Understanding the Finnish Job Market

The job market in Finland, like several other countries, is evolving. Finland’s economy is highly influenced by its technology, manufacturing, and services sectors. Start-ups, especially in tech, are booming in cities like Helsinki, Espoo, and Tampere, and Finland is globally recognized for its innovations in fields such as artificial intelligence and sustainable technologies. However, finding a job as an international can come with certain hurdles. For many, the language barrier is the biggest obstacle. While English is widely spoken, especially in the professional sphere, several companies still require fluency in Finnish for client-facing roles or
those requiring deep integration with local operations. Additionally, the Finnish government has introduced new policies aimed at tightening immigration and work regulations. Understanding these changes and adjusting your job search
approach accordingly is key.

Recent Legislative Changes Affecting Internationals

In recent months, the Finnish government has implemented policies that impact internationals seeking employment:

  • Stricter Work Permit Requirements: The government has made obtaining work permits more stringent, particularly for low-skill jobs. Employers must now prove there is no suitable candidate from the local workforce before hiring an international, making it more difficult for non-EU workers to secure jobs in certain sectors.
  • Focus on High-Skill Immigration: The government is, however, encouraging the immigration of highly skilled professionals, especially in tech, engineering, and healthcare.
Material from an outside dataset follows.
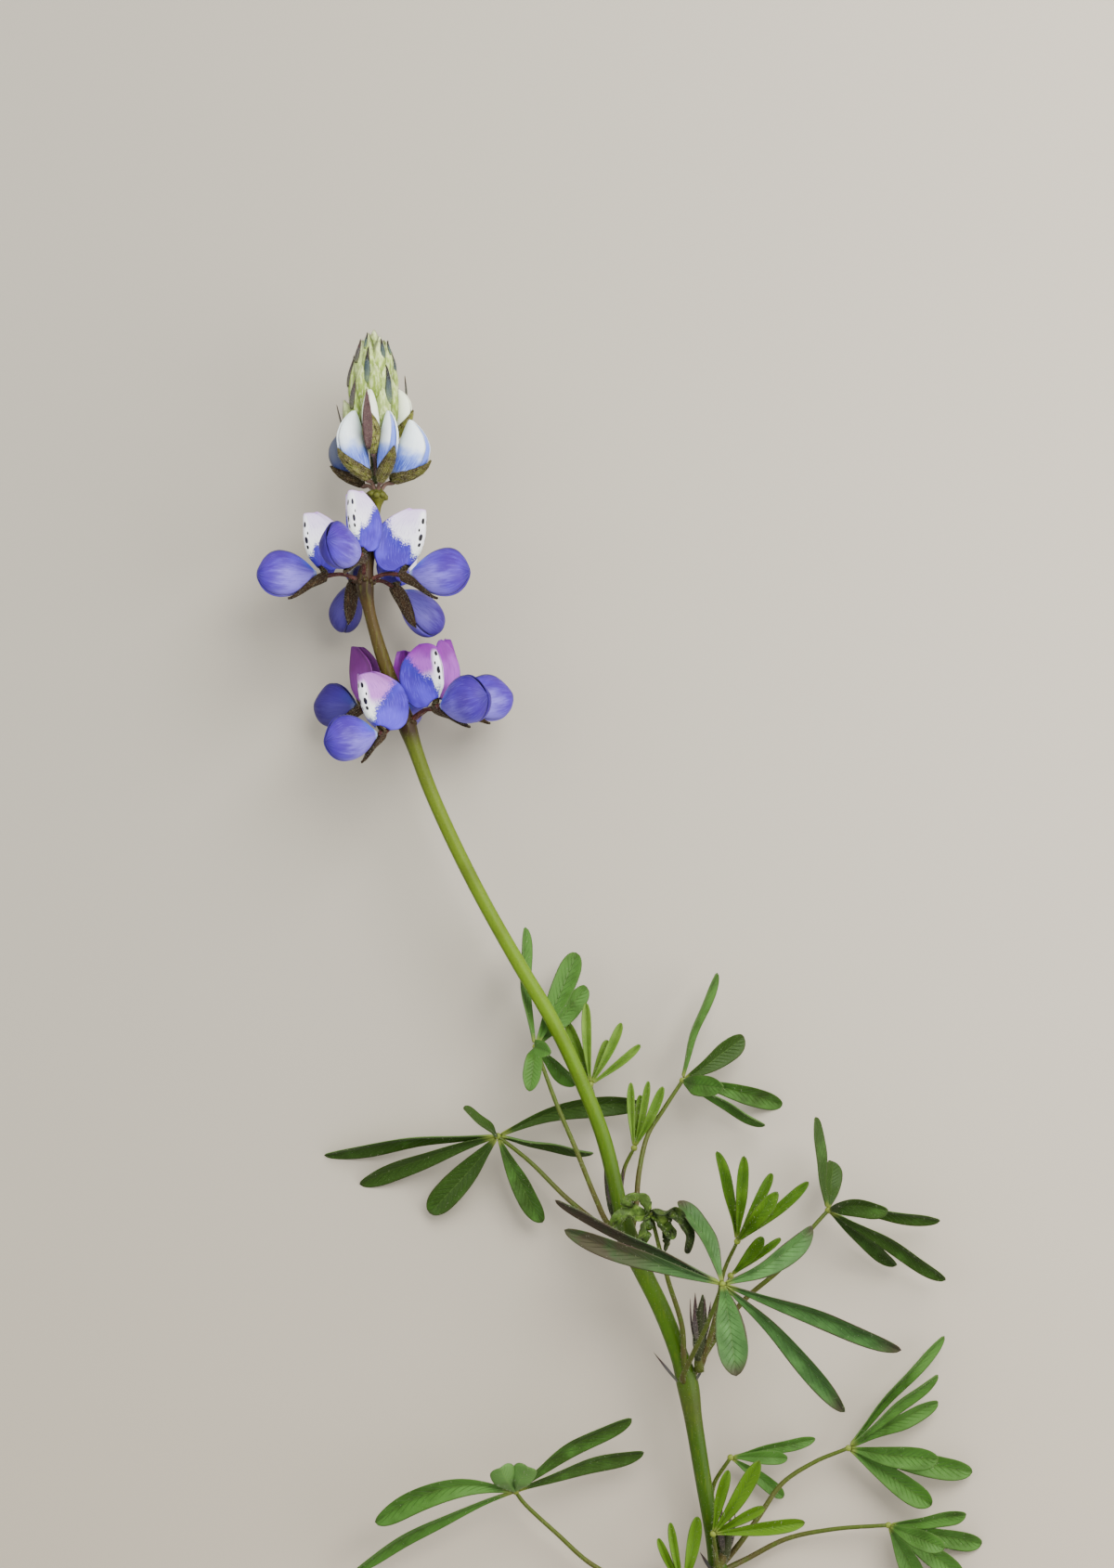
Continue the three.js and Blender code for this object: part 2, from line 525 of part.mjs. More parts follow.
// Large buds below the tip: base, tip, half width and the direction of the banner's side. cup and
// wrap say how much further than the others' a bud's calyx runs up it and round it.
const BUD_RING = [-47.8, 87.8, 15.3];
const BUDS = {
  bud_1: { base: [-50.3, 89.8, 12.9], tip: [-55.6, 98, 10.8], wide: 1.7, up: [0.7, 0.3, -0.3] },
  bud_2: { base: [-49.3, 90.6, 17.2], tip: [-52.7, 101.9, 19], wide: 2.35, up: [1, 0, -0.75] },
  bud_3: { base: [-47.1, 90.2, 17.6], tip: [-45.3, 102, 20.2], wide: 1.8, up: [-0.45, 0, -0.9] },
  bud_4: { base: [-45.1, 90.3, 15.2], tip: [-40.6, 100.1, 17], wide: 2.7, up: [-1, 0.2, -0.35] },
  bud_5: { base: [-44.5, 98.2, 12.4], tip: [-44, 106.5, 12.8], wide: 1.55, up: [-1, 0, -0.5],
    root: [-47.9, 92.6, 15.2] },
  bud_6: { base: [-48.3, 95, 19.4], tip: [-49, 105.8, 20.5], wide: 1.6, up: [0.1, 0, -1],
    root: [-47.9, 90.8, 15.2], cup: 1.5, wrap: 1.6 },
};
// Petals: share of the length, then in half widths how far the banner's side stands from the axis,
// where the keel is, and how far the flanks stand out.
const BUD_PETALS = [
  [0.1, 0.28, -0.6, 0.33], [0.3, 0.48, -1.32, 0.72], [0.52, 0.6, -1.58, 0.86],
  [0.74, 0.68, -1.38, 0.74], [0.92, 0.7, -0.62, 0.44], [1, 0.66, 0.3, 0.14],
];
const BUD_SIDES = 8;
// Calyx: share of the length, depth and half breadth in half widths, reach in degrees.
const BUD_CUP = [[0, 0.1, 0.1, 150], [0.16, 0.9, 0.52, 88], [0.34, 1.44, 0.76, 48], [0.56, 1.62, 0.84, 12]];
const BUD_CUP_ROOM = 0.75; // from the petals' face to the cup's middle
const BUD_CUP_MOST = 150; // degrees that a cup reaches round at most

function budRings(length, wide, extra, frame) {
  return BUD_PETALS.map(([t, fold, keel, breadth], i) => {
    const middle = (wide * (fold + keel)) / 2;
    const high = (wide * (fold - keel)) / 2 + extra;
    const start = i === 0 ? -extra : 0;
    const end = i === BUD_PETALS.length - 1 ? extra : 0;
    const ring = [];
    for (let j = 0; j < BUD_SIDES; j += 1) {
      const angle = (2 * Math.PI * j) / BUD_SIDES;
      ring.push(point(t * length + start + end, (breadth * wide + extra) * Math.cos(angle),
        middle + high * Math.sin(angle)).applyMatrix4(frame));
    }
    return ring;
  });
}

function budBodies({ base, tip, wide, up, root = BUD_RING, cup = 1, wrap = 1 }) {
  const way = point(...tip).sub(point(...base));
  const length = way.length();
  const frame = flowerFrame({ base, forward: way.toArray(), up });
  const lip = BUD_CUP.map(([t, depth, breadth, reach]) => LIP_COLUMNS.map((v) => {
    const angle = radians(Math.min(reach * wrap, BUD_CUP_MOST)) * v;
    return point(t * cup * length, (breadth * wide + BUD_CUP_ROOM) * Math.sin(angle),
      -(depth * wide + BUD_CUP_ROOM) * Math.cos(angle)).applyMatrix4(frame);
  }));
  const green = [
    blade(lip, BLADE),
    pedicel(root, base, way.toArray()),
  ];
  return {
    petals: loft(budRings(length, wide, 0, frame)),
    petalsRoom: loft(budRings(length, wide, GAP, frame)),
    calyx: join(green),
  };
}

// Bud head: a slim core, small buds laid over it like tiles, and slender bracts on their backs.
const HEAD_AXIS = [[-47.8, 90, 15.3], [-47.9, 96, 15.2], [-48.3, 104, 15.1], [-48.4, 112, 15]];
const HEAD_CORE = [0.85, 1.4, 2.1, 1.2];
const HEAD_CORE_SIDES = 5;
const HEAD_MIDDLE = { x: -48.35, z: 15.1 }; // of the small buds
const HEAD_BUD_SIDES = 4;
// Degrees about the axis from +X, foot up the axis, distance out there, length, radius, distance
// out at the tip.
const HEAD_BUDS = [
  [150, 98.4, 2.7, 10.2, 1.7, 3.0], [104, 98.6, 2.6, 9.8, 1.75, 2.7], [60, 98.6, 2.7, 9.8, 1.75, 2.8],
  [14, 98.8, 2.7, 10.6, 1.7, 2.9], [302, 98.6, 2.6, 10.2, 1.75, 2.7], [230, 98.6, 2.6, 10.2, 1.75, 2.7],
  [178, 102.2, 2.4, 9.8, 1.7, 2.5], [128, 102.4, 2.3, 9.4, 1.75, 2.4], [85, 102.6, 2.2, 9.4, 1.75, 2.3],
  [48, 102.3, 2.3, 9.2, 1.7, 2.4], [355, 102.3, 2.4, 9.8, 1.7, 2.6],
  [152, 106, 1.9, 8.6, 1.6, 2.0], [100, 105.8, 1.8, 8.6, 1.65, 1.8], [348, 105.8, 2.0, 7.8, 1.6, 2.4],
  [80, 109.6, 0.4, 6.9, 1.7, 0.4],
];
// Degrees about the axis, foot, distance out there, length, distance out at the tip.
const HEAD_BRACTS = [
  [146, 102.8, 4.1, 6, 3.6], [178, 106.8, 3.9, 5.4, 2.9], [52, 103.4, 3.8, 6.6, 3.3],
  [104, 109, 3.2, 4.2, 2.5], [348, 107.6, 3.5, 5, 2.8],
];
const HEAD_SIDE_BUD = { from: [-50.6, 97, 13.8], to: [-53.6, 104.6, 12.8], radius: 1.6 };
const BRACT_OUTLINE = [[0, 0.5], [0.5, 0.6], [1, 0.12]]; // share of the length, half width

function headPoint(turn, up, out) {
  const angle = radians(turn);
  return point(HEAD_MIDDLE.x + out * Math.cos(angle), up, HEAD_MIDDLE.z + out * Math.sin(angle));
}

function headCore(extra) {
  const points = HEAD_AXIS.map((p) => point(...p));
  return rod(points, HEAD_CORE.map((radius) => radius + extra), HEAD_CORE_SIDES, 1);
}

function smallBud([turn, foot, low, length, radius, high]) {
  const start = headPoint(turn, foot, low);
  const end = headPoint(turn, foot + length, high);
  return spindle(start.toArray(), end.toArray(), radius, HEAD_BUD_SIDES);
}

function bract([turn, foot, low, length, high]) {
  const base = headPoint(turn, foot, low);
  const forward = headPoint(turn, foot + length, high).sub(base);
  const frame = flowerFrame({ base: base.toArray(), forward: forward.toArray(),
    up: [Math.cos(radians(turn)), 0, Math.sin(radians(turn))] });
  const grid = BRACT_OUTLINE.map(([share, wide]) => [-1, 1].map((side) => (
    point(share * length, side * wide, 0))));
  return blade(placed(grid, frame), BLADE);
}

function budHead() {
  const { from, to, radius } = HEAD_SIDE_BUD;
  const parts = [headCore(0), spindle(from, to, radius, HEAD_BUD_SIDES)];
  parts.push(...HEAD_BUDS.map(smallBud), ...HEAD_BRACTS.map(bract));
  return join(parts);
}

// Assembly

const lupin = new THREE.Group();
lupin.position.set(-SPREAD_MIDDLE.x, -SPREAD_MIDDLE.y, 0);

const rooms = []; // the space that placed pieces take up, with the gap round them

function meet(a, b) {
  return [0, 1, 2].every((k) => a.min[k] < b.max[k] && b.min[k] < a.max[k]);
}

function clearOfRooms(body) {
  const box = body.boundingBox();
  const near = rooms.filter((room) => meet(room.boundingBox(), box));
  return near.reduce((rest, room) => rest.subtract(room), body);
}

// The largest of the bodies that a cut has left.
function largest(body) {
  return body.decompose().reduce((best, piece) => (piece.volume() > best.volume() ? piece : best));
}

// Adds a named piece, cut clear of the placed ones. What would reach below the surface is trimmed
// flat, which gives the spots that the stem rests on.
function add(name, body, finish) {
  const trimmed = clearOfRooms(body).trimByPlane([0, 0, 1], 0);
  const { vertProperties, triVerts } = largest(trimmed.simplify(DETAIL)).getMesh();
  const geometry = new THREE.BufferGeometry();
  geometry.setAttribute('position', new THREE.BufferAttribute(new Float32Array(vertProperties), 3));
  geometry.setIndex(new THREE.BufferAttribute(new Uint32Array(triVerts), 1));
  geometry.computeVertexNormals();
  const material = new THREE.MeshStandardMaterial({ ...FINISHES[finish], metalness: 0 });
  const mesh = new THREE.Mesh(geometry, material);
  mesh.name = name;
  lupin.add(mesh);
}

add('stem', stemBody(0), 'stem');
rooms.push(stemBody(GAP));

for (const [name, leaf] of Object.entries(LEAVES)) {
  add(name, join(leafParts(leaf, FOLDED)), leaf.finish);
}
for (const [name, shoot] of Object.entries(SIDE_SHOOTS)) {
  add(name, join(sideShootParts(shoot)), 'sideShoot');
}

const flowers = Object.entries(FLOWERS).map(([name, flower]) => (
  { name, aged: flower.aged, ...flowerBodies(flower) }));
for (const { name, wings, wingsRoom } of flowers) {
  add(`${name}_wings`, wings, 'wings');
  rooms.push(wingsRoom);
}
for (const { name, aged, banner, bannerRoom } of flowers) {
  add(`${name}_banner`, banner, aged ? 'agedBanner' : 'freshBanner');
  rooms.push(bannerRoom);
}
const buds = Object.entries(BUDS).map(([name, bud]) => ({ name, ...budBodies(bud) }));
for (const { name, petals, petalsRoom } of buds) {
  add(`${name}_petals`, petals, 'budPetals');
  rooms.push(petalsRoom);
}
add('bud_head', budHead(), 'budHead');
rooms.push(headCore(GAP));
for (const { name, calyx } of [...flowers, ...buds]) add(`${name}_calyx`, calyx, 'calyx');

export default lupin;
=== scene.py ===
# A picked stem of annual lupin with its flower spike, lying on its back on a pale surface.
# The fine surface of every piece is made here, on the same tables as the part's solids.
# Tables are in millimetres in a measuring frame, which ORIGIN carries into the part's frame.

import math

import bpy
import numpy as np
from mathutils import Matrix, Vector


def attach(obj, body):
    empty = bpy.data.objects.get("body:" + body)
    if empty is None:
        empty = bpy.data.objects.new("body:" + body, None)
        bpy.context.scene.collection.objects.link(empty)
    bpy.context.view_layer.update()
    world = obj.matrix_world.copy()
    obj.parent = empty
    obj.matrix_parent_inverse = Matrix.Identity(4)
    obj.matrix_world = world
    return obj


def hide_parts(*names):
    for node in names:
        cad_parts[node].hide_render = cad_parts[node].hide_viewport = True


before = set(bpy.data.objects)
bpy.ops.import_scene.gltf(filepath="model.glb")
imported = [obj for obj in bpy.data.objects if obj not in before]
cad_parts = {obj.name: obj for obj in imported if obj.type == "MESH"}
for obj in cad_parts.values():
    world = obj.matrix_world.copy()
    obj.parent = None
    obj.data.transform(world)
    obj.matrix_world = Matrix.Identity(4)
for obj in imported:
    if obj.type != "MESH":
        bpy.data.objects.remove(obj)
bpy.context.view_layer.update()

MM = 0.001
ORIGIN = np.array([5.32, 1.31, 0.0])
LOWEST = 0.02  # no skin comes nearer to the surface
LOWEST_SOFTNESS = 0.02  # how gently skin bends up from there, in square millimetres
DOWN_CLEAR = (0.4, 1.4)  # down grows in between these heights above the surface
RIBS = 7  # ridges round the stem
CHANCE = np.random.default_rng(11)


def unit(vector):
    vector = np.asarray(vector, float)
    return vector / np.linalg.norm(vector, axis=-1, keepdims=True)


def turned(vector, axis, degrees):
    """A vector turned about a unit axis."""
    angle = math.radians(degrees)
    return (vector * math.cos(angle) + np.cross(axis, vector) * math.sin(angle)
            + axis * np.dot(axis, vector) * (1 - math.cos(angle)))


def ease(value, low, high):
    """0 below low, 1 above high, with a smooth step between them."""
    t = np.clip((np.asarray(value, float) - low) / (high - low), 0, 1)
    return t * t * (3 - 2 * t)


def way_out(degrees):
    """The way out from an upright stem at a turn about it."""
    angle = math.radians(degrees)
    return np.array([math.cos(angle), 0.0, math.sin(angle)])


def angles_round(sides):
    return np.arange(sides) * 2 * math.pi / sides


def grid_of(x, y, z):
    """The points of a sheet or of rings, from coordinates along its rows, its columns or both."""
    return np.stack(np.broadcast_arrays(x, y, z), -1)


def smooth_rows(rows, steps):
    """Rows on a smooth curve through the given ones, whose first three numbers say how far apart
    they are."""
    rows = np.array(rows, float)
    rows = np.vstack([2 * rows[0] - rows[1], rows, 2 * rows[-1] - rows[-2]])
    out = []
    for k in range(1, len(rows) - 2):
        a, b, c, d = rows[k - 1:k + 3]
        gaps = [max(np.linalg.norm(q[:3] - p[:3]) ** 0.5, 1e-4) for p, q in ((a, b), (b, c), (c, d))]
        leave = (b - a) / gaps[0] - (c - a) / (gaps[0] + gaps[1]) + (c - b) / gaps[1]
        arrive = (c - b) / gaps[1] - (d - b) / (gaps[1] + gaps[2]) + (d - c) / gaps[2]
        leave, arrive = leave * gaps[1], arrive * gaps[1]
        last = k == len(rows) - 3
        for t in np.linspace(0, 1, steps + 1 if last else steps, endpoint=last):
            out.append((2 * t**3 - 3 * t**2 + 1) * b + (t**3 - 2 * t**2 + t) * leave
                       + (3 * t**2 - 2 * t**3) * c + (t**3 - t**2) * arrive)
    return np.array(out)


# Skins: points, faces and what the finishes read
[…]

For internationals with expertise in these fields, there are opportunities, but the competition is stiff.
  • Language Learning Incentives: Recent initiatives are promoting the learning of Finnish or Swedish (Finland’s official languages), with more emphasis being placed on language as a key to integration. While English remains prevalent in sectors like IT, finance, and academia, learning Finnish greatly improves your chances of landing a broader range of jobs and integrating into Finnish work culture.